Even so, analysts have suggested the PTC could be eliminated before its projected expiration should tax reform advance, and challenges are bubbling up on the federal and state levels.

This week, Energy Secretary Rick Perry ordered a study by mid-June that analyzes what effect federal subsidies are having on baseload power generation (Climatewire, Dec. 22, 2016).

In a memo to his chief of staff, Perry charged that renewable energy tax credits “create acute and chronic problems for maintaining adequate baseload generation and have impacted reliable generators of all types.”

Similar criticisms have been made by industry officials and politicians in traditional fossil fuel states like Oklahoma and North Dakota, which have seen substantial growth in wind farms over the last few years.

North Dakota state House members this month called on Sen. John Hoeven (R-N.D.) to push for repeal of federal subsidies for wind, citing negative effects on the state’s lignite coal industry, which directly employs nearly 4,000 people and generates roughly $3.4 billion. And Oklahoma Gov. Mary Fallin (R) this week signed a bill ending a tax credit for wind producers in the Sooner State.

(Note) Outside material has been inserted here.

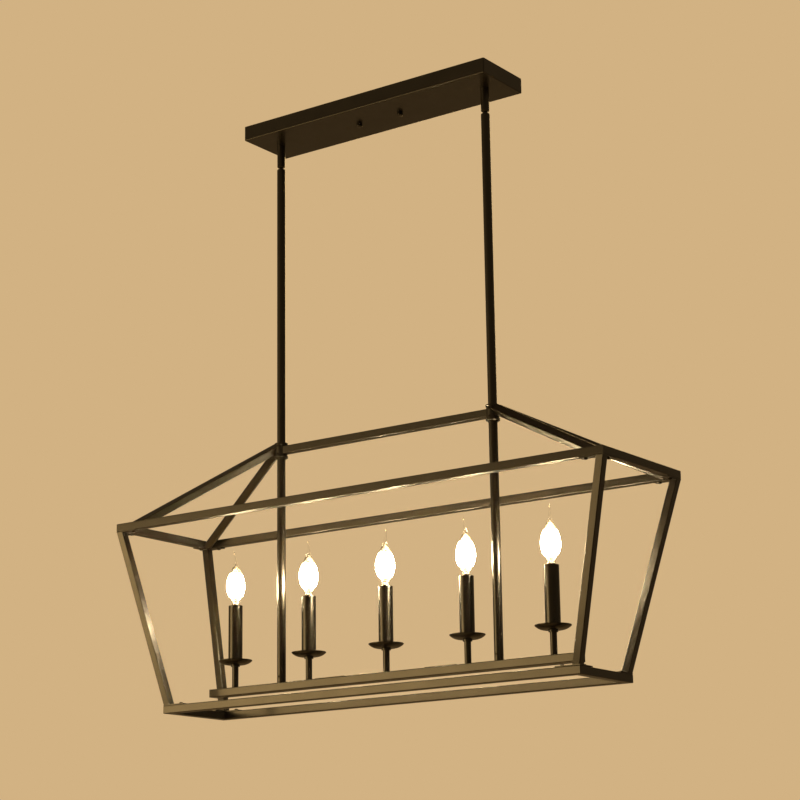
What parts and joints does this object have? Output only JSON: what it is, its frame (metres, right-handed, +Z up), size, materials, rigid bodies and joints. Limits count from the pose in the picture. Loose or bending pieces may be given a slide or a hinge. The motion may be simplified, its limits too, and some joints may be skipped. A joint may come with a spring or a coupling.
{
  "type": "linear island pendant",
  "caption": "Linear island pendant: an open tapered cage of square tube with candle lamps on a light bar, hung by stems from a long ceiling canopy.",
  "frame": {"origin": "centre of the canopy's rim and of the mounting bracket's top face, where they meet the ceiling", "axes": "+Z up, against the ceiling; +X along the length; +Y to the back"},
  "size_m": [0.9144, 0.224, 0.9624],
  "materials": {
    "bronze_paint": "satin dark bronze powder coat",
    "zinc_steel": "zinc-plated",
    "green_screw": "green dyed zinc",
    "wire_insulation": "smooth insulation",
    "connector_plastic": "moulded, ribbed",
    "socket_phenolic": "moulded phenolic",
    "socket_brass": "rolled thread",
    "lamp_base_nickel": "nickel-plated rolled thread",
    "clear_glass": "clear blown glass"
  },
  "bodies": {
    "canopy_group": {"canopy": "bronze_paint", "mounting_bracket": "zinc_steel", "canopy_studs": "zinc_steel", "stud_nuts": "zinc_steel", "canopy_cap_nuts": "bronze_paint", "ground_screw": "green_screw", "swivel_nipples": "zinc_steel", "swivel_locknuts": "zinc_steel", "lead_wires": "wire_insulation", "wire_connectors": "connector_plastic", "swivel_housing_left": "bronze_paint", "swivel_housing_right": "bronze_paint"},
    "cage_group": {"swivel_ball_left": "bronze_paint", "upper_stem_left": "bronze_paint", "hub_left": "bronze_paint", "lower_stem_left": "bronze_paint", "swivel_ball_right": "bronze_paint", "upper_stem_right": "bronze_paint", "hub_right": "bronze_paint", "lower_stem_right": "bronze_paint", "set_screws": "bronze_paint", "stem_nipples": "zinc_steel", "ridge_bar": "bronze_paint", "hip_bar_front_left": "bronze_paint", "hip_bar_front_right": "bronze_paint", "hip_bar_back_left": "bronze_paint", "hip_bar_back_right": "bronze_paint", "leg_front_left": "bronze_paint", "leg_front_right": "bronze_paint", "leg_back_left": "bronze_paint", "leg_back_right": "bronze_paint", "top_rail_front": "bronze_paint", "top_rail_back": "bronze_paint", "top_rail_left": "bronze_paint", "top_rail_right": "bronze_paint", "bottom_rail_front": "bronze_paint", "bottom_rail_back": "bronze_paint", "bottom_rail_left": "bronze_paint", "bottom_rail_right": "bronze_paint", "leg_screws": "bronze_paint", "light_bar": "bronze_paint", "access_covers": "bronze_paint", "bar_end_caps": "bronze_paint", "bar_locknuts": "zinc_steel", "candle_tubes": "bronze_paint", "drip_dishes": "bronze_paint", "lamp_sockets": "socket_phenolic", "socket_shells": "socket_brass", "candle_sleeves": "bronze_paint", "fixture_wires": "wire_insulation"},
    "lamp_1": {"lamp_base_1": "lamp_base_nickel", "lamp_bulb_1": "clear_glass"},
    "lamp_2": {"lamp_base_2": "lamp_base_nickel", "lamp_bulb_2": "clear_glass"},
    "lamp_3": {"lamp_base_3": "lamp_base_nickel", "lamp_bulb_3": "clear_glass"},
    "lamp_4": {"lamp_base_4": "lamp_base_nickel", "lamp_bulb_4": "clear_glass"},
    "lamp_5": {"lamp_base_5": "lamp_base_nickel", "lamp_bulb_5": "clear_glass"}
  },
  "joints": [
    {"name": "cage_swing", "type": "hinge", "parent": "canopy_group", "child": "cage_group", "pos_m": [0, 0, -0.061], "axis": [1, 0, 0], "range_deg": [-20, 20]},
    {"name": "lamp_1_unscrew", "type": "slide", "parent": "cage_group", "child": "lamp_1", "axis": [0, 0, 1], "range_m": [0, 0.024]},
    {"name": "lamp_2_unscrew", "type": "slide", "parent": "cage_group", "child": "lamp_2", "axis": [0, 0, 1], "range_m": [0, 0.024]},
    {"name": "lamp_3_unscrew", "type": "slide", "parent": "cage_group", "child": "lamp_3", "axis": [0, 0, 1], "range_m": [0, 0.024]},
    {"name": "lamp_4_unscrew", "type": "slide", "parent": "cage_group", "child": "lamp_4", "axis": [0, 0, 1], "range_m": [0, 0.024]},
    {"name": "lamp_5_unscrew", "type": "slide", "parent": "cage_group", "child": "lamp_5", "axis": [0, 0, 1], "range_m": [0, 0.024]}
  ]
}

But Kiernan said the wind sector’s job growth and expansion fueled by technological advances in turbines and generators is already making a “business case” that’s resonating with Republicans and Democrats from the Dakotas, Iowa, Oklahoma, Texas, Kansas and New York.

And wind industry officials, utility executives and other experts contend that the pressures on existing baseload fossil plants have more to do with their age, efficiency and environmental standards than with direct competition from wind power.

AWEA officials also stress that just 2.8 percent of all government energy subsidies have gone to wind power over the past 70 years, and that virtually all forms of domestic energy receive some form of government support.

“Moreover, any impacts wind projects have on competing energy sources are due to market-based outcomes resulting from wind energy’s zero fuel cost, an outcome that occurs with or without the production tax credit,” the group said in a recent statement.